I suspect you may be looking at this blog post title in puzzlement, exclaiming in your head, “But Hannah, what even IS a geek romance book? There’s no such thing you silly woman!”

Au contraire, dear reader. There are some absolutely perfect novels that would classify as a geek romance. And here’s why.

The stories that I have chosen focus on a particular section of fan culture, delving deep into the activity and detailing the nitty gritty of these nerdy pastimes, whilst weaving in a relationship for the protagonist. Each of my three chosen books also create their own fictional fandoms within the story, detailing an original book series/TV show to the readers. Although a lot of the reasoning behind this is for copyright reasons, I find it a whole other skill for authors to create meta-worlds inside their novels.

SO without further ado, here are my top three picks for a good geeky romance book...

One of the most famous geek romance books on market, Fangirl delves into the life of Cath Avery, a fanfiction writer who has just started at university (or college, if you’re a US reader!). I first stumbled across this book in a well-known chain (that may rhyme with 'shautermones') and the title grabbed my attention, as it was a topic that I’d never seen written about before.

Fanfiction is a massive part of online nerdy culture. For many, it’s a way for authors to expand on a franchise's universe, to tell their own stories for fellow fans who wish to hear it. This story captured that sentiment beautifully, detailing the truths of how fanfiction authors balance their personal lives, and showing how insecure writers can feel about their work. Cath struggles to tell others about her online life, despite it being of massive importance to her, which results in a strain of the relationships around her. The love interest in this book is also a rather slow burn. It feels more raw and realistic to read, as sometimes in life, it’s not always love at first sight.

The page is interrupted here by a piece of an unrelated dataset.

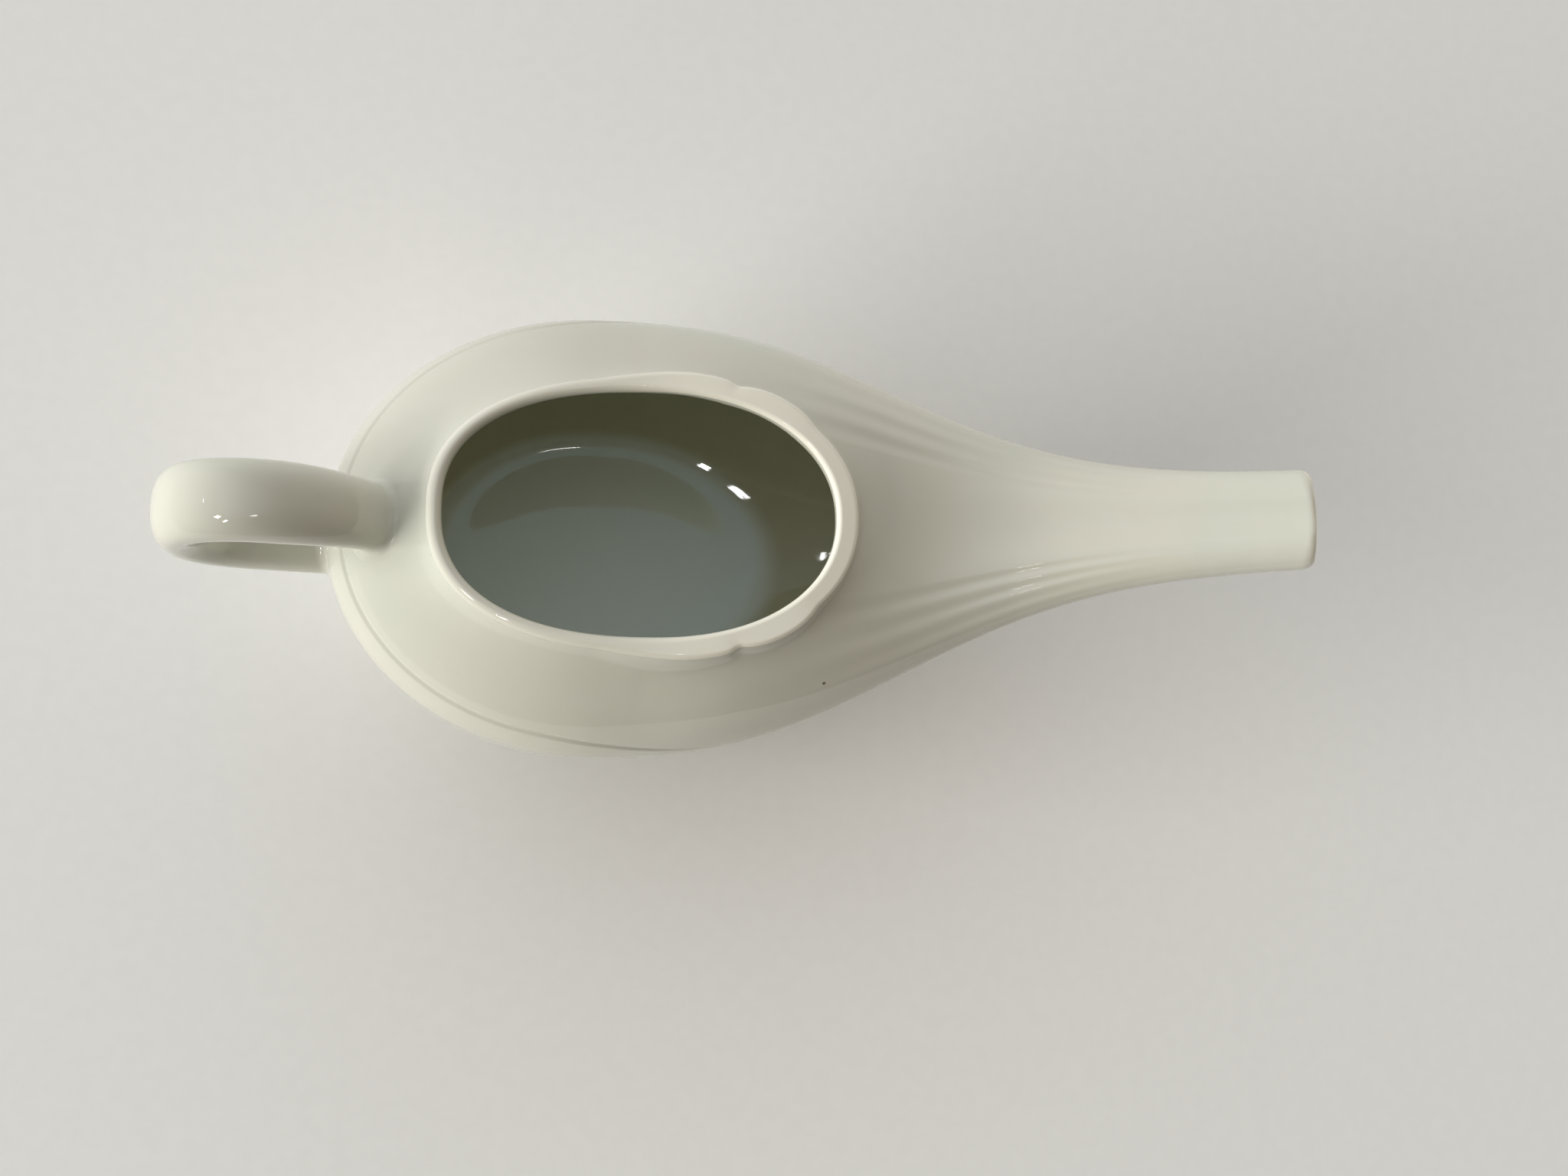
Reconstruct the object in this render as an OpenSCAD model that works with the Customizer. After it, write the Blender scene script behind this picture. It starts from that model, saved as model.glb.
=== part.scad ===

The world that Rainbow creates for Cath’s fandom is also absolutely mind-blowing. Carry On is the part of a fictional fandom, Simon Snow, which appears to take inspiration from the Harry Potter franchise (and if I’m correct, the main pairing which she ships is based off of “Drarry”, if you know what that is…)

The author has included the tiniest of details in the Simon Snow series, down to secondary characters, famous plot points, and even school subjects. Readers were so enraptured by Rainbow’s fantasy world, that there was a demand for Carry On to be released as a standalone novel. So if you’re planning on purchasing Fangirl, then make the follow-up book the next one on your list.

Follow Rainbow's work on her website, Facebook and Twitter.

This novel is just a bundle of absurd fun and comedy. A take on the fairytale Cinderella, this book follows Elle Wittimer, a geeky girl who is desperate to make it to her version of the ‘ball’, a convention for her favourite cult television show, Starfield (seemingly influenced by Star Trek). There are also fun twists on elements of the story, such as Cinderella's famous carriage being a food truck called the “pumpkin”, and the fairy godmother being a punk fashionista.

The story brings attention to fan forums and blogs, and the value that they are given within fandoms. Our main character owns a blog about Starfield, and many of her posts become major plot points within the story. Her blog is a way of escaping the struggles of her difficult home life, and she describes how her fandom allows her to express herself.

Our Prince Charming in this story, Darien Freeman, is the lead actor in reboot of Elle’s favourite TV series. His character was interesting to study, as he struggled with the PR aspects of being a celebrity, being coerced into faking aspects of his personal life for career gain. This shined a spotlight on the lack of control that some celebrities may have, something that I believe we should be more aware of.

Although the story carries fairytale elements, some of the emotion and drama within this piece is very raw and real. The traditional villains of the story make a mockery of what fandoms mean to Elle, and I have no doubt that some readers may emphasise with the humiliation that she feels in these parts. All in all, this story is the perfect balance of surreal and fantasy.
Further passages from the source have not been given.